U-Va.'s Board of Visitors is coming under increasing pressure from the school's faculty and others to ask a judge to set aside the demand.

"I think the university should take the strongest possible stand on this," said Patricia Wiberg, chairwoman of the Environmental Sciences Department, where Mann worked. "There are legitimate disagreements that can be held within the scientific community. If that were to constitute fraud, it would change the whole game in terms of doing research."

Also urging the board to resist the subpoena are the American Civil Liberties Union and the American Association of University Professors, which this past week sent the university a joint letter on the issue.

And on Friday, the magazine Science published a letter by 255 members of the National Academy of Sciences decrying "political assaults" against climate scientists.

Peter Gleick, one of the letter's authors, said it was written six weeks ago but that Cuccinelli's subpoena has caught the attention of scientists nationally and is "precisely the kind of attack on climate scientists that the letter criticizes."

Mann was one of the authors of a study that used a variety of data to to point to a rapid recent increase in the Earth's temperature.

His work has been targeted by those who are skeptical of global-warming theories, particularly after an e-mail from him referring to a statistical "trick" he used in his research was among those leaked from the University of East Anglia's Climatic Research Unit.
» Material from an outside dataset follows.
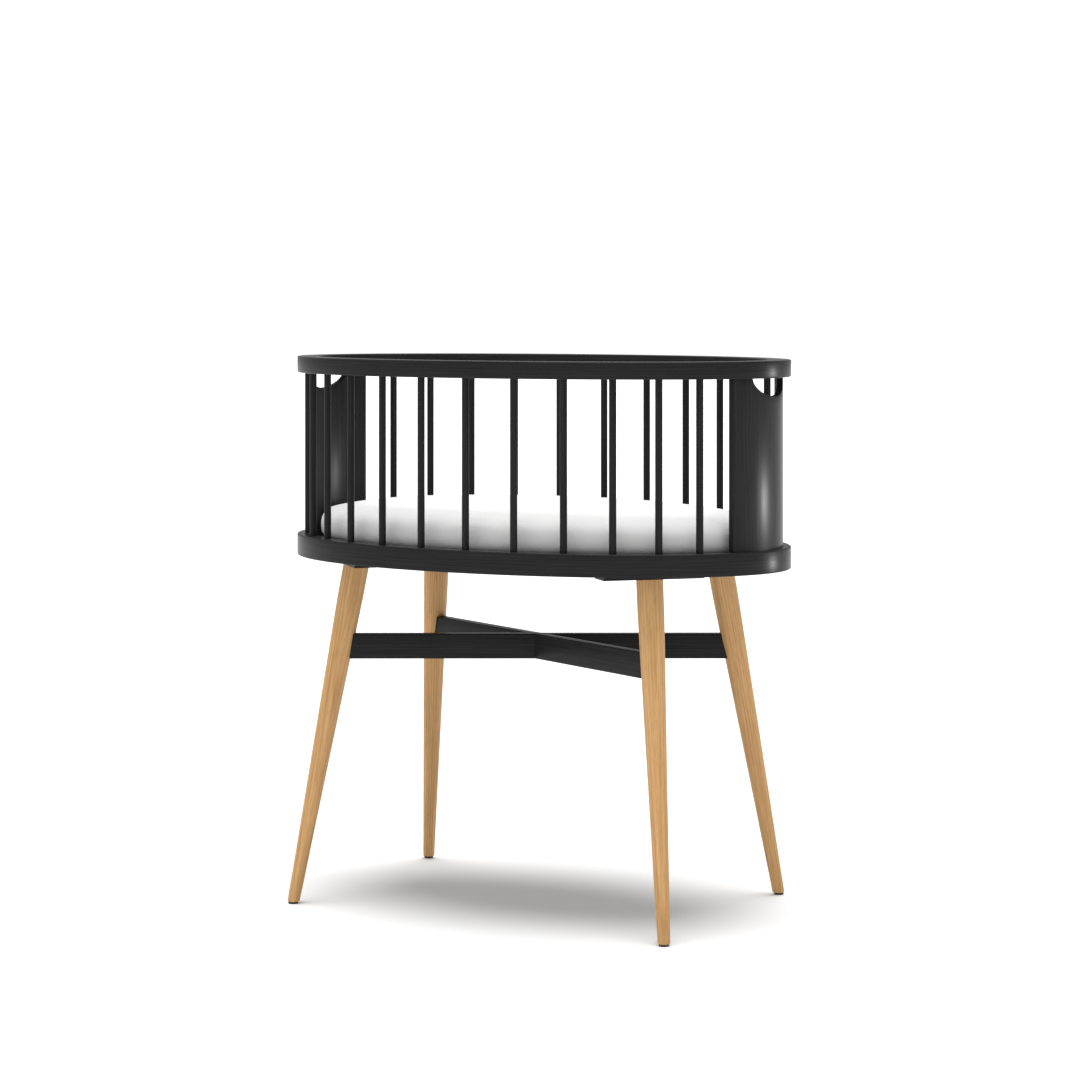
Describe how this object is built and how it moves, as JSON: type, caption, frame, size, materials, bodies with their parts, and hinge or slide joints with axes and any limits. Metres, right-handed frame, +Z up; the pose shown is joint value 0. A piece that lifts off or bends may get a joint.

Although some scientists have expressed doubts about some his conclusions and methods, a recent Penn State inquiry concluded that there was no evidence he engaged in efforts to falsify or suppress data.

Mann noted Friday that only one of the five grants Cuccinelli is investigating came from the university. The others were federal grants from the National Oceanic and Atmospheric Administration and the National Science Foundation.

The NSF's paleoclimate program conducts several layers of peer reviews before distributing about $10 million yearly for research into climate change, said David Verardo, its director. The federal agency has its own inspector general to examine allegations of misuse of grant money.

"If scientists are pulling their punches on the science to fall in line with some perceived bias, that's a problem for me, and it's a problem for science," Verardo said.